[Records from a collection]
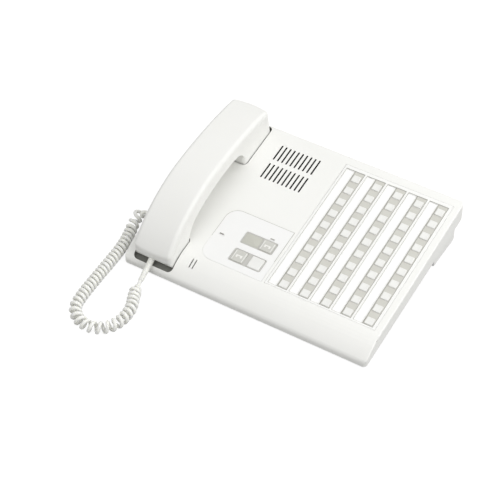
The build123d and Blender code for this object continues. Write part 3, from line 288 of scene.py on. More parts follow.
# Name card: uncoated paper with a fibre mottle
cardPaper = mouldedPlastic("uncoated_card", {
    "colour": "fefefd", "aged": "fbfbf9", "clouds": 3, "grain": 0.2, "gloss": (0.8, 0.9), "relief": 0.2,
    "ior": 1.45})
# Acetal plunger and connector insert: slippery, slightly translucent off-white
acetal = mouldedPlastic("moulded_acetal", {
    "colour": "e9e8e0", "aged": "e2e1d6", "clouds": 10, "grain": 0.5, "gloss": (0.25, 0.38), "relief": 0.1,
    "shader": {"Subsurface Weight": 0.1, "Subsurface Scale": 0.002, "Subsurface Radius": (1.0, 1.0, 0.8)}})
# Unlit lamp lens: tinted acrylic, dull while its diode is off
lampAcrylic = mouldedPlastic("tinted_acrylic_lens", {
    "colour": "8a8783", "aged": "807d78", "clouds": 3, "grain": 0.6, "gloss": (0.2, 0.3), "relief": 0.05,
    "shader": {"Coat Weight": 0.2, "Coat Roughness": 0.1}})
# Unlit call lamp: the same acrylic over a paler diode, so it shows as a light grey bar
paleLampAcrylic = mouldedPlastic("pale_acrylic_lens", {
    "colour": "a9a8a3", "aged": "a09f99", "clouds": 3, "grain": 0.6, "gloss": (0.2, 0.3), "relief": 0.05,
    "shader": {"Coat Weight": 0.2, "Coat Roughness": 0.1}})
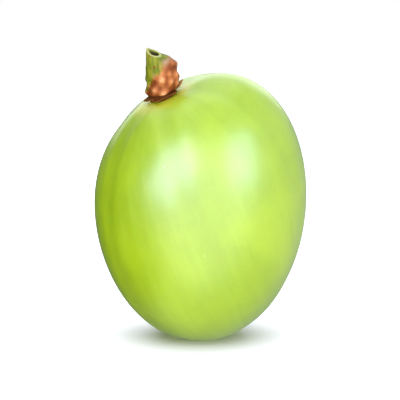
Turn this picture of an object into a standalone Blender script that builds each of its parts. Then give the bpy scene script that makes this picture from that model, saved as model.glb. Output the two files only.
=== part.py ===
"""Indian gooseberry, one whole fruit as picked.

The fruit stands on a small flat spot. Its stem end is on its upper left shoulder, with a star of six
sepals on the skin and the swollen, broken-off end of the stalk above it. Units are metres and +Z is up.
The front, where the viewer stands, is -Y. The origin is under the middle of the fruit, in the plane of
the flat spot.
"""

import math

import bmesh
import bpy
import numpy as np
from mathutils import Matrix, Vector

# Fruit: its widest half width, its height before the flat spot is cut, and the depth of that cut
HALF_WIDTH = 0.01514
HALF_HEIGHT = 0.01937
REST_CUT = 0.0006
# The egg shape: how its width changes with height, how much narrower its lowest tip is, and how far its
# crown leans right
EGG_TERMS = (0.052, 0.008, -0.040)
TIP_NARROWING = 0.034
TIP_POWER = 8
CROWN_LEAN = 0.00255
LEAN_POWER = 5
# Direction from the middle of the fruit to its stem end, on the upper left and a little to the front
STEM_END = (-0.462, -0.206, 0.863)
FRUIT_COLUMNS = 72
FRUIT_ROWS = 44
# How much closer the rows of points lie at the two ends of the fruit
ROW_CROWDING = 0.11
# Rounds in which a place on the skin beside the stem end is found
HEIGHT_CORRECTIONS = 5

# Seat of the calyx, blossom scar and segment furrows, as depths and widths in the skin
SEAT_DEPTH = 0.00035
SEAT_WIDTH = 0.0030
# Slope of the seat, which is lower on its right and stands more level than the shoulder round it
SEAT_SLOPE = 0.23
SLOPE_WIDTH = 0.0036
SCAR_DEPTH = 0.0002
SCAR_WIDTH = 0.0011
SEGMENTS = 6
FURROW_DEPTH = 0.00016
FURROW_WIDTH = 0.0014
FURROW_START = 0.0036
# Share of the furrows' depth that is left at the blossom end
LOWER_FURROW = 0.3

# Calyx: a thin disc and six sepals, three broad and three narrow by turns, the reach of each from the
# front one round to the right
GAP = 0.00029
DISC_RADIUS = 0.0020
DISC_THICKNESS = 0.00066
DISC_COLUMNS = 36
DISC_ROWS = 16
# Power of the disc's outline and of its flat top, as in a flattened ball
DISC_EDGE_POWER = 0.3
SEPALS = 6
SEPAL_ROOT = 0.0006
SEPAL_REACHES = (0.00290, 0.00300, 0.00345, 0.00300, 0.00300, 0.00290)
SEPAL_HALF_WIDTHS = (0.00118, 0.00096)
SEPAL_THICKNESS = 0.00064
# How far the tips of the sepals curl up, from the front one round to the right
SEPAL_CURLS = (0.00020, 0.00025, 0.00045, 0.00030, 0.00025, 0.00020)
SEPAL_TWIST = math.radians(-20)
SEPAL_COLUMNS = 16
SEPAL_ROWS = 16
# Powers of a sepal's outline at its root and its tip, of its rounded edge and of its blunt ends
SEPAL_ROOT_POWER = 0.5
SEPAL_TIP_POWER = 0.8
SEPAL_EDGE_POWER = 0.5
SEPAL_END_POWER = 10

# Stalk: its height and the radius of its broken rim, then the radius and height of its profile, from the
# bottom of the end pit, over the rim and down to the middle of the foot
STALK_TOP = 0.0064
RIM_RADIUS = 0.00088
STALK_PROFILE = (
    (0.00000, 0.00555),
    (0.00030, 0.00560),
    (0.00046, 0.00600),
    (0.00064, 0.00635),
    (RIM_RADIUS, STALK_TOP),
    (0.00106, 0.00610),
    (0.00132, 0.00575),
    (0.00168, 0.00525),
    (0.00202, 0.00460),
    (0.00222, 0.00380),
    (0.00230, 0.00310),
    (0.00236, 0.00240),
    (0.00232, 0.00188),
    (0.00200, 0.00152),
    (0.00140, 0.00134),
    (0.00000, 0.00132),
)
STALK_COLUMNS = 72
STALK_ROWS = 40
# The stalk leans right of its foot's direction, and less so towards its top
STALK_LEAN = 0.0020
LEAN_BACK = 0.0012
# Its broken end slants up to the left
BREAK_SLANT = math.radians(34)
BREAK_START = 0.0050
BREAK_HIGH_SIDE = math.radians(-115)
# A short horn on the high side of the break, and the angle that it covers
HORN_HEIGHT = 0.00035
HORN_SPREAD = math.radians(38)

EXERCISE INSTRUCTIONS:
Reproduce each entry exactly, leaving out nothing.

WRITTEN ANSWER:
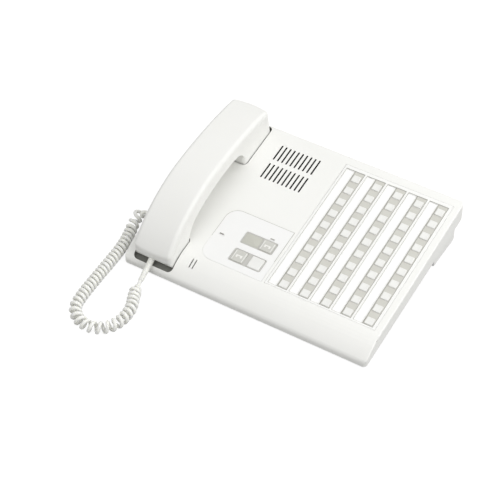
The build123d and Blender code for this object continues. Write part 3, from line 288 of scene.py on. More parts follow.
# Name card: uncoated paper with a fibre mottle
cardPaper = mouldedPlastic("uncoated_card", {
    "colour": "fefefd", "aged": "fbfbf9", "clouds": 3, "grain": 0.2, "gloss": (0.8, 0.9), "relief": 0.2,
    "ior": 1.45})
# Acetal plunger and connector insert: slippery, slightly translucent off-white
acetal = mouldedPlastic("moulded_acetal", {
    "colour": "e9e8e0", "aged": "e2e1d6", "clouds": 10, "grain": 0.5, "gloss": (0.25, 0.38), "relief": 0.1,
    "shader": {"Subsurface Weight": 0.1, "Subsurface Scale": 0.002, "Subsurface Radius": (1.0, 1.0, 0.8)}})
# Unlit lamp lens: tinted acrylic, dull while its diode is off
lampAcrylic = mouldedPlastic("tinted_acrylic_lens", {
    "colour": "8a8783", "aged": "807d78", "clouds": 3, "grain": 0.6, "gloss": (0.2, 0.3), "relief": 0.05,
    "shader": {"Coat Weight": 0.2, "Coat Roughness": 0.1}})
# Unlit call lamp: the same acrylic over a paler diode, so it shows as a light grey bar
paleLampAcrylic = mouldedPlastic("pale_acrylic_lens", {
    "colour": "a9a8a3", "aged": "a09f99", "clouds": 3, "grain": 0.6, "gloss": (0.2, 0.3), "relief": 0.05,
    "shader": {"Coat Weight": 0.2, "Coat Roughness": 0.1}})
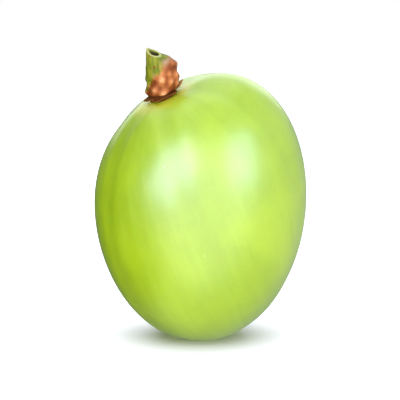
Turn this picture of an object into a standalone Blender script that builds each of its parts. Then give the bpy scene script that makes this picture from that model, saved as model.glb. Output the two files only.
=== part.py ===
"""Indian gooseberry, one whole fruit as picked.

The fruit stands on a small flat spot. Its stem end is on its upper left shoulder, with a star of six
sepals on the skin and the swollen, broken-off end of the stalk above it. Units are metres and +Z is up.
The front, where the viewer stands, is -Y. The origin is under the middle of the fruit, in the plane of
the flat spot.
"""

import math

import bmesh
import bpy
import numpy as np
from mathutils import Matrix, Vector

# Fruit: its widest half width, its height before the flat spot is cut, and the depth of that cut
HALF_WIDTH = 0.01514
HALF_HEIGHT = 0.01937
REST_CUT = 0.0006
# The egg shape: how its width changes with height, how much narrower its lowest tip is, and how far its
# crown leans right
EGG_TERMS = (0.052, 0.008, -0.040)
TIP_NARROWING = 0.034
TIP_POWER = 8
CROWN_LEAN = 0.00255
LEAN_POWER = 5
# Direction from the middle of the fruit to its stem end, on the upper left and a little to the front
STEM_END = (-0.462, -0.206, 0.863)
FRUIT_COLUMNS = 72
FRUIT_ROWS = 44
# How much closer the rows of points lie at the two ends of the fruit
ROW_CROWDING = 0.11
# Rounds in which a place on the skin beside the stem end is found
HEIGHT_CORRECTIONS = 5

# Seat of the calyx, blossom scar and segment furrows, as depths and widths in the skin
SEAT_DEPTH = 0.00035
SEAT_WIDTH = 0.0030
# Slope of the seat, which is lower on its right and stands more level than the shoulder round it
SEAT_SLOPE = 0.23
SLOPE_WIDTH = 0.0036
SCAR_DEPTH = 0.0002
SCAR_WIDTH = 0.0011
SEGMENTS = 6
FURROW_DEPTH = 0.00016
FURROW_WIDTH = 0.0014
FURROW_START = 0.0036
# Share of the furrows' depth that is left at the blossom end
LOWER_FURROW = 0.3

# Calyx: a thin disc and six sepals, three broad and three narrow by turns, the reach of each from the
# front one round to the right
GAP = 0.00029
DISC_RADIUS = 0.0020
DISC_THICKNESS = 0.00066
DISC_COLUMNS = 36
DISC_ROWS = 16
# Power of the disc's outline and of its flat top, as in a flattened ball
DISC_EDGE_POWER = 0.3
SEPALS = 6
SEPAL_ROOT = 0.0006
SEPAL_REACHES = (0.00290, 0.00300, 0.00345, 0.00300, 0.00300, 0.00290)
SEPAL_HALF_WIDTHS = (0.00118, 0.00096)
SEPAL_THICKNESS = 0.00064
# How far the tips of the sepals curl up, from the front one round to the right
SEPAL_CURLS = (0.00020, 0.00025, 0.00045, 0.00030, 0.00025, 0.00020)
SEPAL_TWIST = math.radians(-20)
SEPAL_COLUMNS = 16
SEPAL_ROWS = 16
# Powers of a sepal's outline at its root and its tip, of its rounded edge and of its blunt ends
SEPAL_ROOT_POWER = 0.5
SEPAL_TIP_POWER = 0.8
SEPAL_EDGE_POWER = 0.5
SEPAL_END_POWER = 10

# Stalk: its height and the radius of its broken rim, then the radius and height of its profile, from the
# bottom of the end pit, over the rim and down to the middle of the foot
STALK_TOP = 0.0064
RIM_RADIUS = 0.00088
STALK_PROFILE = (
    (0.00000, 0.00555),
    (0.00030, 0.00560),
    (0.00046, 0.00600),
    (0.00064, 0.00635),
    (RIM_RADIUS, STALK_TOP),
    (0.00106, 0.00610),
    (0.00132, 0.00575),
    (0.00168, 0.00525),
    (0.00202, 0.00460),
    (0.00222, 0.00380),
    (0.00230, 0.00310),
    (0.00236, 0.00240),
    (0.00232, 0.00188),
    (0.00200, 0.00152),
    (0.00140, 0.00134),
    (0.00000, 0.00132),
)
STALK_COLUMNS = 72
STALK_ROWS = 40
# The stalk leans right of its foot's direction, and less so towards its top
STALK_LEAN = 0.0020
LEAN_BACK = 0.0012
# Its broken end slants up to the left
BREAK_SLANT = math.radians(34)
BREAK_START = 0.0050
BREAK_HIGH_SIDE = math.radians(-115)
# A short horn on the high side of the break, and the angle that it covers
HORN_HEIGHT = 0.00035
HORN_SPREAD = math.radians(38)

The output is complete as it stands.